Tout comme Kubrick avec Shining, Clayton décide que la peur ne sera pas soutenue par le recours aux ténèbres, mais pourra surgir de partout. Sans jump-scare bien évidemment, l’époque n’est pas aux effets faciles et vulgaires, Les Innocents réussit à nous angoisser. On pense notamment à cette incroyable séquence où le personnage incarné par la superbe Deborah Kerr, Miss Giddens, pense voir un fantôme dans les roseaux, dans le champ de vision de la petite fille qu’elle surveille. La caméra reste maîtresse de ses mouvements et, coup de génie absolu qui donne l’un des plans les plus terrifiants du septième art, rassemble dans le même cadre cette fillette, de dos, et le fantôme dont on ne sait toujours pas s’il s’agit d’une projection… ou de la réalité. Ainsi, le spectateur n’est plus sûr de rien, perdu qu’il est dans son analyse de la situation et ce qu’il voit sans aucun doute.
Enfants maléfiques ou projections d’un esprit perturbé ?
Les Innocents, ce sont les enfants, mais attention ce titre est un véritable sourire en coin. En effets, les bambins n’ont jamais grand chose de cette pureté cristalline dont on a tendance à les habiller.

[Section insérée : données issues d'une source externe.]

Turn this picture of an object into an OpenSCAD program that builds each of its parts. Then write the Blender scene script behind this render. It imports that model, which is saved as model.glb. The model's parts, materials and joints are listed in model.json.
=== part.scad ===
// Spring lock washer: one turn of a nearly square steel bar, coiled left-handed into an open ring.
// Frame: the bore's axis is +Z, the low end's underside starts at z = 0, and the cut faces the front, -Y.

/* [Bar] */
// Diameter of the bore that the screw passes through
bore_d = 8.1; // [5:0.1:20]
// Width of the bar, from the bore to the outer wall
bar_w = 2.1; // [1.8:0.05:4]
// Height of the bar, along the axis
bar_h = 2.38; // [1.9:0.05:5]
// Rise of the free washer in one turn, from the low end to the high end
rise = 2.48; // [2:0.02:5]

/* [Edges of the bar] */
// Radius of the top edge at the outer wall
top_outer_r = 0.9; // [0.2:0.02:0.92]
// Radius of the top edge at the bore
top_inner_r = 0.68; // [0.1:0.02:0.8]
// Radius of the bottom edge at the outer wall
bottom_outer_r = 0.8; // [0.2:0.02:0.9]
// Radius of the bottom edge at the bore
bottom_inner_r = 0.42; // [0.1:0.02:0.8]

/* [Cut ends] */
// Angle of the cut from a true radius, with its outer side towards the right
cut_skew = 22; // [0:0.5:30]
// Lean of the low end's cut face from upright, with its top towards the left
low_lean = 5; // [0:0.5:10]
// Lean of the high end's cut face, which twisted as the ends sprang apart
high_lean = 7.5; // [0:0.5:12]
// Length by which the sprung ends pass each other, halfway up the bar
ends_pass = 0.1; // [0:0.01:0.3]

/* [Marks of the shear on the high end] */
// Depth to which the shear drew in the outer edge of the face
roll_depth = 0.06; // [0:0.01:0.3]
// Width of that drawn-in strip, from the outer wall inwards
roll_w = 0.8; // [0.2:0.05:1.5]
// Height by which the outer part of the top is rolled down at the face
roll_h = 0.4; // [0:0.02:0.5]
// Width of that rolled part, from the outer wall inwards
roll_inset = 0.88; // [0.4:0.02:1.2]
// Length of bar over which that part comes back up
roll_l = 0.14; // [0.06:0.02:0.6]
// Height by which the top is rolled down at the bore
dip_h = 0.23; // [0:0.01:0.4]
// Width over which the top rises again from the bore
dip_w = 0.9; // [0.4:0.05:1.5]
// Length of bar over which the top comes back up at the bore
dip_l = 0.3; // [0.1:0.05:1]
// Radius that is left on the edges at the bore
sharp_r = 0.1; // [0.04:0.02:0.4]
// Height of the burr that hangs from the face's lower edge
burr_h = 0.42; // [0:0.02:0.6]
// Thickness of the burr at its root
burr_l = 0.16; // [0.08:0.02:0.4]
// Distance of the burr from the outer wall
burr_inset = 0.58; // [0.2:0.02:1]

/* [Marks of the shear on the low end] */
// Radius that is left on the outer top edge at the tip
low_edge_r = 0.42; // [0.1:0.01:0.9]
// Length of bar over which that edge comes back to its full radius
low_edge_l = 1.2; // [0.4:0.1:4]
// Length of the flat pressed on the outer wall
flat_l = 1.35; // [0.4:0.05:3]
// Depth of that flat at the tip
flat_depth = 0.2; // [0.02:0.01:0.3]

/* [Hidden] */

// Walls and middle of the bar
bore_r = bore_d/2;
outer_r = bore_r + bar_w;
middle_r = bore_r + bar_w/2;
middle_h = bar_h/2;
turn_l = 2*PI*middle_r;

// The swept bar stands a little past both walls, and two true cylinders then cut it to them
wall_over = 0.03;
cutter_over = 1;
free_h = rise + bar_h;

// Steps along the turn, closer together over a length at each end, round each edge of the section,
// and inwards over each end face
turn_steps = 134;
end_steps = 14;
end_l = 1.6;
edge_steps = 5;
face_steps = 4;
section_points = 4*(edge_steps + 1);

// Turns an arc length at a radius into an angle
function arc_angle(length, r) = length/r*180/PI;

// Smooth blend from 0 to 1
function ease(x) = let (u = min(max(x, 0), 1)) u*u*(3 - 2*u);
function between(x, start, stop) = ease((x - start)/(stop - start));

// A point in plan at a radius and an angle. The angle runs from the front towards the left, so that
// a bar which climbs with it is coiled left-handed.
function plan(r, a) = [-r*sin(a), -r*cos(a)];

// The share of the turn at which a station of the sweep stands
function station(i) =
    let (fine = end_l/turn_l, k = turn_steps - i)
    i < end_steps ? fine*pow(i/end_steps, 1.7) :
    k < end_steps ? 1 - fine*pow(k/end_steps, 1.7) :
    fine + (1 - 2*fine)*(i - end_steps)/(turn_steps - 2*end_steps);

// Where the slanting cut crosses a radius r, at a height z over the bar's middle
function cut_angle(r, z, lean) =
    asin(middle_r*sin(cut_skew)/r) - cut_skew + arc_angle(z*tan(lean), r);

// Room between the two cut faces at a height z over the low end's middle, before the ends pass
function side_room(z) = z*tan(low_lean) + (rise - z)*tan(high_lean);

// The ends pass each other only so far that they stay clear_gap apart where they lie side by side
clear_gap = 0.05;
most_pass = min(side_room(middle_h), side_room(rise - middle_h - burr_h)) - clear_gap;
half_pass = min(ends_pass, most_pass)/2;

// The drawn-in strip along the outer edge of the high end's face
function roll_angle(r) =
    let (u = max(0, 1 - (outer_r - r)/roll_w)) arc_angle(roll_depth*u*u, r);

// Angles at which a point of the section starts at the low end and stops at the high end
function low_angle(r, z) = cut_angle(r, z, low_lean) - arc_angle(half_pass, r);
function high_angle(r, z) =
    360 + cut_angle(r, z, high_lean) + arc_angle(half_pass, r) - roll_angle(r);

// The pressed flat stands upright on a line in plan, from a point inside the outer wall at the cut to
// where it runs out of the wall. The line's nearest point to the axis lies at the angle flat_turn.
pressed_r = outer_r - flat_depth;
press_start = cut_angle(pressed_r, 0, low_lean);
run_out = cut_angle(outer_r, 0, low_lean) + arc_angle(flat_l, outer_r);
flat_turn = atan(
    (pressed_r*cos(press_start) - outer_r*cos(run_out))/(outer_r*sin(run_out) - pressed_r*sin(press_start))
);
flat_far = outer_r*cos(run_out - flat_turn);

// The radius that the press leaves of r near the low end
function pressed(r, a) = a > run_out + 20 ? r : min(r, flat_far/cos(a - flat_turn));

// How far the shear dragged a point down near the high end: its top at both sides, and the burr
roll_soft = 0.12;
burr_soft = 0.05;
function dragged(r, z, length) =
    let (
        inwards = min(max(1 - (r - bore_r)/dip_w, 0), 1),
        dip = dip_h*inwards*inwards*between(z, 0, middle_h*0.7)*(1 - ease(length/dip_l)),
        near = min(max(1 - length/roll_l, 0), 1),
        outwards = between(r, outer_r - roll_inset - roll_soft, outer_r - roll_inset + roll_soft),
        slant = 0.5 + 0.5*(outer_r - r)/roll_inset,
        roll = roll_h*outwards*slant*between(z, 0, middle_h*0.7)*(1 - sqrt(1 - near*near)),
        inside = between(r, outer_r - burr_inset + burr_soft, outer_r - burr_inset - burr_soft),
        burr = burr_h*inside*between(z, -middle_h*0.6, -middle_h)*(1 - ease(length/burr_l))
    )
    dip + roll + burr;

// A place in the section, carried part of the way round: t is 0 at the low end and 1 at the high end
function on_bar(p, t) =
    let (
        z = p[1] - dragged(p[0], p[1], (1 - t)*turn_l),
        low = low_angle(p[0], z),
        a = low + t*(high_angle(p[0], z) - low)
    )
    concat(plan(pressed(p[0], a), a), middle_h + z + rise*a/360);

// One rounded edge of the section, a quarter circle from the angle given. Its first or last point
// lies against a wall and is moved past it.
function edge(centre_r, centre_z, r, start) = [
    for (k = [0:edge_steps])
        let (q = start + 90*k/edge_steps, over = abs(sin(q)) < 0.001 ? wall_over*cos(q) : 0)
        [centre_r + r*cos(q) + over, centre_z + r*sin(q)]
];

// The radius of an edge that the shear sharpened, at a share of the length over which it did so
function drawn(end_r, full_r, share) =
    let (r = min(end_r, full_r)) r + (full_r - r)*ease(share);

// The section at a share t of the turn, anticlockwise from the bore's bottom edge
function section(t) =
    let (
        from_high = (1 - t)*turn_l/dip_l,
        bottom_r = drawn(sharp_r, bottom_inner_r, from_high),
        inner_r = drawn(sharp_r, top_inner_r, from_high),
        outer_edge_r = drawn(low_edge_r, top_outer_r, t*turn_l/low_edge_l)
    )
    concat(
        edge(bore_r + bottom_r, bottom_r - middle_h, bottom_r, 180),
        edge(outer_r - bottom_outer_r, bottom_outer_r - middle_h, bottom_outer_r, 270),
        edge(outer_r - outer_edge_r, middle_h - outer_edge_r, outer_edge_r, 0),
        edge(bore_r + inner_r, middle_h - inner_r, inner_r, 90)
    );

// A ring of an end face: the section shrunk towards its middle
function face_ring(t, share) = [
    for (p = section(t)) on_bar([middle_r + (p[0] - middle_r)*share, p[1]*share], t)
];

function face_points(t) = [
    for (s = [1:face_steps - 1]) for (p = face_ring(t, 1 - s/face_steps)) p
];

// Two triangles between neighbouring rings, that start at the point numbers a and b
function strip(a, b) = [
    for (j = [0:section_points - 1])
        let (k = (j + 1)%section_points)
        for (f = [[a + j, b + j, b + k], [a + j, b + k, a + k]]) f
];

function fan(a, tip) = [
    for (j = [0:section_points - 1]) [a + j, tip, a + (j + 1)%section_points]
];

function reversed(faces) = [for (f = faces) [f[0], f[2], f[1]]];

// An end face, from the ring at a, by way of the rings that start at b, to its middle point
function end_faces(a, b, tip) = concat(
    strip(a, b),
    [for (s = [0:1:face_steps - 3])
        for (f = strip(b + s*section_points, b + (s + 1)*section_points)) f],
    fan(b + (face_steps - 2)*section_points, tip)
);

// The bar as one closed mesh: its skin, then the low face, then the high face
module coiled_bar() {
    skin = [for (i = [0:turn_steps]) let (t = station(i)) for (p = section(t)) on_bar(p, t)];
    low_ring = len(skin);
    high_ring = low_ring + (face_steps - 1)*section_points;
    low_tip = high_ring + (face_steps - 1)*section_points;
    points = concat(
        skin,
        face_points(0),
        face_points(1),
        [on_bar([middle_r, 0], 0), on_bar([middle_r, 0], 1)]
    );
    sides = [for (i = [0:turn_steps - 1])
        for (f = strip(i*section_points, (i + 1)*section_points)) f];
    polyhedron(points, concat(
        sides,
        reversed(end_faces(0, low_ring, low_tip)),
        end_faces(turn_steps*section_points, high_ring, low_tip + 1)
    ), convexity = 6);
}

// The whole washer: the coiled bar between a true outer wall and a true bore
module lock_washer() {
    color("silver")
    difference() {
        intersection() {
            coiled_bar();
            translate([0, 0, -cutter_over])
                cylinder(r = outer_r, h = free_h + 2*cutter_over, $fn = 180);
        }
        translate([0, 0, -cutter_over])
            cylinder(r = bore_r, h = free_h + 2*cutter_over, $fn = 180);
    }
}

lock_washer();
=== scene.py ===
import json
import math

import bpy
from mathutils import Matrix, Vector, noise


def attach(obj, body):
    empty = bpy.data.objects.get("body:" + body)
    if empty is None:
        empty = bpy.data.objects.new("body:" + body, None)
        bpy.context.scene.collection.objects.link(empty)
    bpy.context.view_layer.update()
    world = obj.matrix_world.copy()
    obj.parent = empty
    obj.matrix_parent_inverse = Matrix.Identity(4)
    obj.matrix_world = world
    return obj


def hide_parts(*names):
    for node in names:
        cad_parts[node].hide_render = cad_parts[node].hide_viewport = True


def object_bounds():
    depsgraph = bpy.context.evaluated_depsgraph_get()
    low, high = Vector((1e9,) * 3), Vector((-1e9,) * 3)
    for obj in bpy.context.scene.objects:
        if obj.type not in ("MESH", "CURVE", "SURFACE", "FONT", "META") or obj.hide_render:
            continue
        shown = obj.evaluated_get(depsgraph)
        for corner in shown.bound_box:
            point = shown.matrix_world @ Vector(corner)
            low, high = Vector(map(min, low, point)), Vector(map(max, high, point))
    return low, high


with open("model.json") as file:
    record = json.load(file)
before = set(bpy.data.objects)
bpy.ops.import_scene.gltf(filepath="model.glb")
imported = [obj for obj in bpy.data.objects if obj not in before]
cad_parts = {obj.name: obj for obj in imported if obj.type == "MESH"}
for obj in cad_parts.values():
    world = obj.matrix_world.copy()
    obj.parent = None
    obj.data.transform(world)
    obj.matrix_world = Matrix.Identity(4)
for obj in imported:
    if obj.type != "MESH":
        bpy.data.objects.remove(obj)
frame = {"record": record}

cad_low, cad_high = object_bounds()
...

Le point de vue du film, celui de Miss Giddens, construit tout un dédale de sentiments qui, en même temps qu’elle en devient victime, atteignent aussi le spectateur.
En fait, et c’est là une grande réussite des Innocents, on ne sait jamais si les agissements parfois effrayants des enfants, leurs mimiques, sont réels. Le spectateur est embarqué dans une histoire pleine de sens, qui ne cesse de nous faire douter de cette gouvernante dont la perception peut paraître étrangement déséquilibrée, qui ne cesse de vaciller, nous poussant sans cesse à rester sur nos gardes. Les éléments dérangeants, d’autant plus à l’époque de la sortie du film, s’enchaînent, la plupart du temps tout en suggestion.

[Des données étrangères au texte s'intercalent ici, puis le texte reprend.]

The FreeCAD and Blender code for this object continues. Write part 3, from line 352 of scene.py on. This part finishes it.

Miss Giddens est clairement le symbole d’une frustration sexuelle poussée à bout ; jusque lors de son embauche elle ressent fortement une attirance envers l’oncle des enfants, qu’elle s’empresse de renfermer dans son être profond. Cette femme est-elle atteinte d’un délire dû à l’impossibilité de se relâcher, de vivre pleinement son statut d’être féminin ? D’ailleurs, la toute fin des Innocents est l’ultime démonstration de cette théorie envisageable, avec ce baiser malsain dont la force d’évocation ne laisse que peu de doutes… Miles est devenu l’espace d’un instant le narcissique Quint, qui attire indubitablement Miss Giddens, finalement moins intéressée par l’innocence des enfants que par la possibilité d’un amour sauvage.
Les Innocents est donc autant un film fantastique, dans la plus pure tradition gothique, qu’une œuvre sur la frustration d’une femme apparemment peu en phase avec les codes de l’époque. Si cette problématique est prégnante, la dimension formelle n’est pas en reste.
Tant mieux, car il est tout simplement brillant, avec ce noir et blanc magique signé par Freddie Francis, qui plus tard travaillera sur celui d’Elephant Man. Rien que ça. On fait plus que frôler le génie, avec ces contrastes qui sculptent l’écran. La pure mise en scène de Clayton n’est pas en reste, lui qui ne cesse de trouver des solutions pour jouer avec les effets de profondeur, donnant à l’ensemble un relief exemplaire. Quant au son, la partition à base de bruitages effrayants contribue grandement à la qualité d’une ambiance hors du commun, annonçant le sommet du genre dans La Maison du Diable. Les Innocents est, donc, un grand moment du cinéma fantastique, un incontournable de votre vidéothèque, à redécouvrir dans la très belle édition Blu-ray de Potemkine.